Arzt und Patienten begrüßen sich mit dem Ellbogen © CBM/Simbi

„Ihre Freude motiviert mich immer neu.“

Als der Mann im weißen Kittel den Wartebereich der Kabgayi-Klinik in Ruanda betritt, springt Rebecca Uwimpuhwe auf. Sie kann ihn sehen! Vor ihr steht der Arzt, der erst nur eine Stimme für sie war und der ihr dann das Augenlicht schenkte: Dr. Sylvain el-Khoury.

Arzt und Patientin unterhalten sich miteinander. Beide tragen einen Mundschutz. © CBM/Simbi
„Sie haben mir eine zweite Chance gegeben, das Leben zu sehen“, sagt die 32-jährige Rebecca. Die junge Frau war erblindet und konnte ihre Arbeit als Volksschullehrerin nicht mehr ausüben. Doch Dr. el-Khoury gab ihr das Augenlicht zurück.

Lachend begrüßen sich Arzt und Patientin mit den Ellbogen. Wegen des Coronavirus müssen beide aufpassen. „Aber ich wollte meine Patientin wiedersehen“, sagt Dr. el-Khoury. Rebeccas Schicksal hat ihn nicht losgelassen.

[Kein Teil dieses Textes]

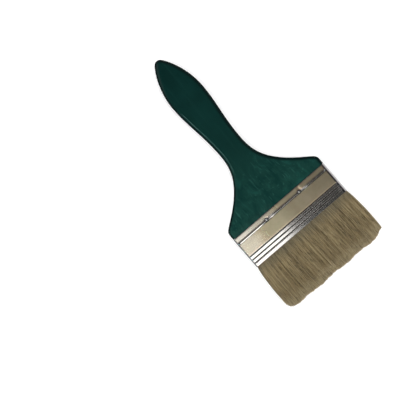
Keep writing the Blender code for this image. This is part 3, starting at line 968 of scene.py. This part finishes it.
def fill_mesh(verts, quads, triangles):
    """A smooth-shaded mesh from arrays, quads first."""
    mesh = bpy.data.meshes.new("strands")
    loops = np.concatenate([quads.ravel(), triangles.ravel()]).astype(np.int32)
    sizes = np.concatenate([np.full(len(quads), 4), np.full(len(triangles), 3)])
    starts = np.concatenate([[0], np.cumsum(sizes)[:-1]]).astype(np.int32)
    mesh.vertices.add(len(verts))
    mesh.vertices.foreach_set("co", verts.ravel().astype(np.float32))
    mesh.loops.add(len(loops))
    mesh.loops.foreach_set("vertex_index", loops)
    mesh.polygons.add(len(sizes))
    mesh.polygons.foreach_set("loop_start", starts)
    mesh.update(calc_edges=True)
    mesh.shade_smooth()
    return mesh


def add_planar_map(mesh, verts):
    """A UV map that looks down on the tuft, so that neighbouring strands share a stretch of it."""
    corner_verts = np.empty(len(mesh.loops), np.int32)
    mesh.loops.foreach_get("vertex_index", corner_verts)
    u = (verts[:, 1] + TUFT_HALF_WIDTH) / (2 * TUFT_HALF_WIDTH)
    v = (verts[:, 0] - BUTT_X) / (END_X - BUTT_X)
    flat = np.stack([u, v], axis=-1)[corner_verts]
    layer = mesh.uv_layers.new(name="OFBake")
    layer.data.foreach_set("uv", flat.ravel().astype(np.float32))


def make_strands(name, side, layer, seed, material, node):
    """A few thousand separate bristles from the resin to their tips, in locks that share a tone."""
    rng = np.random.default_rng(seed)
    count = STRANDS_PER_PIECE
    across, up = strand_roots(rng, side, layer, count)
    lock, off_middle = strand_locks(rng, across)
    pull = off_middle * rng.uniform(0.0, LOCK_PULL, count)
    centres = strand_paths(rng, across, up, pull, strand_tips(rng, across))
    verts, quads, triangles = strand_tubes(rng, centres)
    mesh = fill_mesh(verts, quads, triangles)
    tone = strand_tones(rng, across, np.abs(up), lock)
    chance = rng.uniform(0, 1, count)
    blank = np.zeros((count, len(STRAND_RINGS), STRAND_SIDES))
    along = blank + STRAND_RINGS[None, :, None]
    add_colours(mesh, "strand", blank + tone[:, None, None], along, blank + chance[:, None, None])
    add_planar_map(mesh, verts)
    add_piece(name, mesh, material, "hog_bristle", node)


# The studio ---------------------------------------------------------------------------------

VIEW_TILT = math.radians(11)  # the camera leans this far towards +Y from straight above
VIEW_TURN = math.radians(49.1)  # the brush points this far below the picture's right
PICTURE_WIDTH = 0.3610  # metres across the picture at the brush
CAMERA_AWAY = 2.2
SENSOR_MM = 36
AIM = Vector((0.0074, -0.0498, 0.005))
FLOOR_HALF = 4.0
FLOOR_GLOW = 0.18
ROOM_TONE = 0.60  # the room's brightness near the horizon
CEILING_TONE = 0.04
ROOM_FADE = (0.40, 0.78)  # heights of a direction between which the room darkens
BOX_HEIGHT = 0.80  # of the boxes that the ferrule and the lacquer mirror
FILL_HEIGHT = 1.1


def make_camera():
    data = bpy.data.cameras.new("camera")
    data.sensor_width = SENSOR_MM
    data.lens = data.sensor_width * CAMERA_AWAY / PICTURE_WIDTH
    data.clip_start = 0.05
    data.clip_end = 20
    camera = bpy.data.objects.new("camera", data)
    bpy.context.scene.collection.objects.link(camera)
    back = Vector((0, math.sin(VIEW_TILT), math.cos(VIEW_TILT)))
    along = Vector((1, 0, 0))
    across = back.cross(along)
    right = along * math.cos(VIEW_TURN) + across * math.sin(VIEW_TURN)
    up = back.cross(right)
    turned = Matrix((right, up, back)).transposed().to_4x4()
    camera.matrix_world = Matrix.Translation(AIM + back * CAMERA_AWAY) @ turned
    bpy.context.scene.camera = camera


def add_light(name, location, target, size, brightness, colour=(1, 1, 1)):
    """A soft box of a given brightness, where 1 is the white of the picture."""
    data = bpy.data.lights.new(name, "AREA")
    data.shape = "RECTANGLE"
    data.size, data.size_y = size
    data.energy = brightness * math.pi * size[0] * size[1]
    data.color = colour
    light = bpy.data.objects.new(name, data)
    light.location = location
    aim = Vector(target) - Vector(location)
    light.rotation_euler = aim.to_track_quat("-Z", "Y").to_euler()
    light.visible_camera = False
    bpy.context.scene.collection.objects.link(light)
    return light


def make_floor():
    """A pale floor. Its own glow takes over from the boxes' light far out, to meet the room."""
    bm = bmesh.new()
    bmesh.ops.create_grid(bm, x_segments=1, y_segments=1, size=FLOOR_HALF)
    mesh = finish_mesh(bm, "floor")
    shade(mesh)
    floor = bpy.data.objects.new("floor", mesh)
    bpy.context.scene.collection.objects.link(floor)
    nodes = Nodes("pale_floor")
    nodes.set(Base_Color=(0.92, 0.92, 0.92, 1), Roughness=0.9, Specular_IOR_Level=0.1)
    nodes.set(Emission_Color=(1, 1, 1, 1))
    nodes.feed("Emission Strength", nodes.ramp(nodes.far(), 0.6, 2.2, FLOOR_GLOW, ROOM_TONE))
    mesh.materials.append(nodes.material)


def make_room():
    """A room that is pale near the horizon and dark overhead, and only shows in what mirrors it."""
    world = bpy.data.worlds.new("room")
    world.use_nodes = True
    backdrop = world.node_tree.nodes["Background"]
    backdrop.inputs["Color"].default_value = (1, 1, 1, 1)
    direction = world.node_tree.nodes.new("ShaderNodeTexCoord").outputs["Generated"]
    height = world.node_tree.nodes.new("ShaderNodeSeparateXYZ")
    world.node_tree.links.new(direction, height.inputs[0])
    fade = world.node_tree.nodes.new("ShaderNodeMapRange")
    world.node_tree.links.new(height.outputs["Z"], fade.inputs["Value"])
    fade.inputs["From Min"].default_value = ROOM_FADE[0]
    fade.inputs["From Max"].default_value = ROOM_FADE[1]
    fade.inputs["To Min"].default_value = ROOM_TONE
    fade.inputs["To Max"].default_value = CEILING_TONE
    world.node_tree.links.new(fade.outputs["Result"], backdrop.inputs["Strength"])
    world.cycles_visibility.diffuse = False
    bpy.context.scene.world = world
    bpy.context.scene.view_settings.view_transform = "Standard"


def add_mirrored_box(name, x, y, size, brightness, colour=(1, 1, 1)):
    """A soft box that faces straight down and shows in what is glossy."""
    return add_light(name, (x, y, BOX_HEIGHT), (x, y, 0.0), size, brightness, colour)


def make_lights():
    """Boxes that the metal and the lacquer mirror, and two wide ones that only fill."""
    # Over the -Y side, with its edge just where the ferrule's middle mirrors it to the camera.
    add_mirrored_box("key", 0.545, -0.752, (1.0, 1.2), 1.5)
    # Past the handle's tip: it draws the bright side of the grooves.
    add_mirrored_box("tip_side", -0.56, -0.60, (0.7, 0.9), 1.45)
    # A small pale green one that only draws the line along the handle's rounded edge.
    tube = add_mirrored_box("tube", -0.04, -0.375, (0.10, 0.04), 60.0, (0.55, 1.0, 0.92))
    tube.visible_diffuse = False
    # The fill lights the floor and the brush, and isn't mirrored.
    for side, brightness in ((-1, 2.3), (1, 4.2)):
        place = (0.0, side * 0.9, FILL_HEIGHT)
        fill = add_light(f"fill_{side}", place, (0.0, 0.0, 0.0), (2.4, 1.0), brightness)
        fill.visible_glossy = False


# Everything ---------------------------------------------------------------------------------


def main():
    make_camera()
    make_floor()
    make_room()
    make_lights()
    make_handle(green_lacquer())
    make_ferrule(tinplate())
    steel = nail_steel()
    for name, spot in nail_spots().items():
        make_nail(name, spot, steel)
    bristle = hog_bristle()
    make_strands("bristles_front_surface", 1, SURFACE_LAYER, 11, bristle, "bristles_front")
    make_strands("bristles_front_inside", 1, INSIDE_LAYER, 12, bristle, "bristles_front")
    make_strands("bristles_back_surface", -1, SURFACE_LAYER, 13, bristle, "bristles_back")
    make_strands("bristles_back_inside", -1, INSIDE_LAYER, 14, bristle, "bristles_back")
    for node, material in (("spacer_strip", strip_wood()), ("resin_plug", set_resin())):
        for material_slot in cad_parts[node].material_slots:
            material_slot.material = material


main()
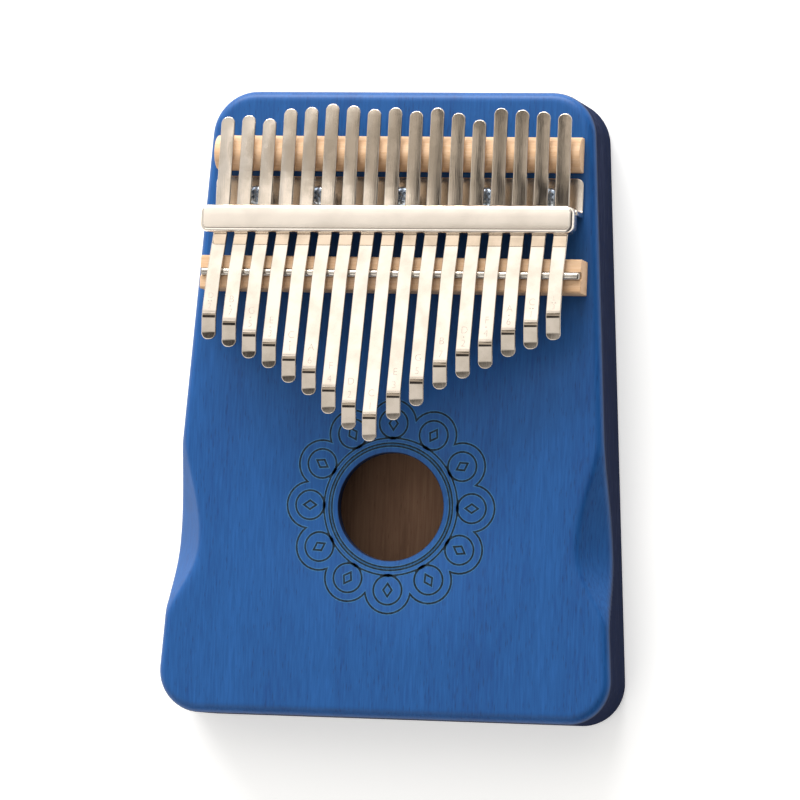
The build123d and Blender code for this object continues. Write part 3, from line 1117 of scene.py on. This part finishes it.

Vier Monate zuvor traf der Augenarzt Rebecca zum ersten Mal. Die 32-Jährige war völlig blind. Aus einer Augenentzündung war ein Netzhautschaden entstanden, dazu kam Grauer Star. Die Volksschullehrerin hatte ihre Arbeit verloren. „Blind konnte ich den Unterricht nicht vorbereiten, nicht lesen, gar nichts mehr machen“, erzählt sie. Keiner der Ärzte, die sie aufsuchte, konnte ihr helfen.

Sie brauchte einen Netzhaut-Spezialisten. Doch davon gibt es in Ruanda nur zwei. Einer davon ist der deutsch-libanesische Arzt Sylvain el-Khoury. Im Auftrag der CBM arbeitet er an der Kabgayi-Klinik.

Doktor el-Khourys Ziel: armen Menschen helfen

Wartezimmer einer Augenklinik mit wartenden Patienten © CBM/Simbi
Dass Dr. el-Khoury blinden Menschen hilft, hat sich herumgesprochen. Trotz Corona-Pandemie ist das Wartezimmer der Augenklinik voll.

Für Menschen wie Rebecca ist Dr. Sylvain el-Khoury Augenarzt geworden. „Als Jugendlicher habe ich bei einer Reise nach Mauretanien gesehen, dass fast alle alten Menschen durch Grauen Star erblindet waren“, erinnert sich der 35-Jährige.

Das macht ihn noch heute betroffen, denn: „Eine Graue-Star-OP ist eine Sache von zehn Minuten!“ Doch in armen Ländern fehlen Ärzte. Deshalb beschloss el-Khoury, nach Ruanda zu gehen – um zu helfen.

Geholfen hat er während seiner Zeit als Leiter der Netzhautabteilung der Klinik Tag für Tag. Nicht nur Rebecca, die dank seiner Hilfe wieder sehen kann. „Das hat sich herumgesprochen. Es kamen immer mehr Menschen“, sagt er.

Obwohl seine Arbeit dem jungen Arzt Freude bereitete, merkte er nach eineinhalb Jahren doch, dass etwas fehlt: Familie und Freunde. „Die Klinik ist sehr abgelegen und ich war einsam“, bekennt er. Schweren Herzens entschied er sich, sein Afrika-Abenteuer zu beenden. Aber so lange es keinen einheimischen Nachfolger gibt, wird er weiter für Kurzeinsätze nach Ruanda fliegen.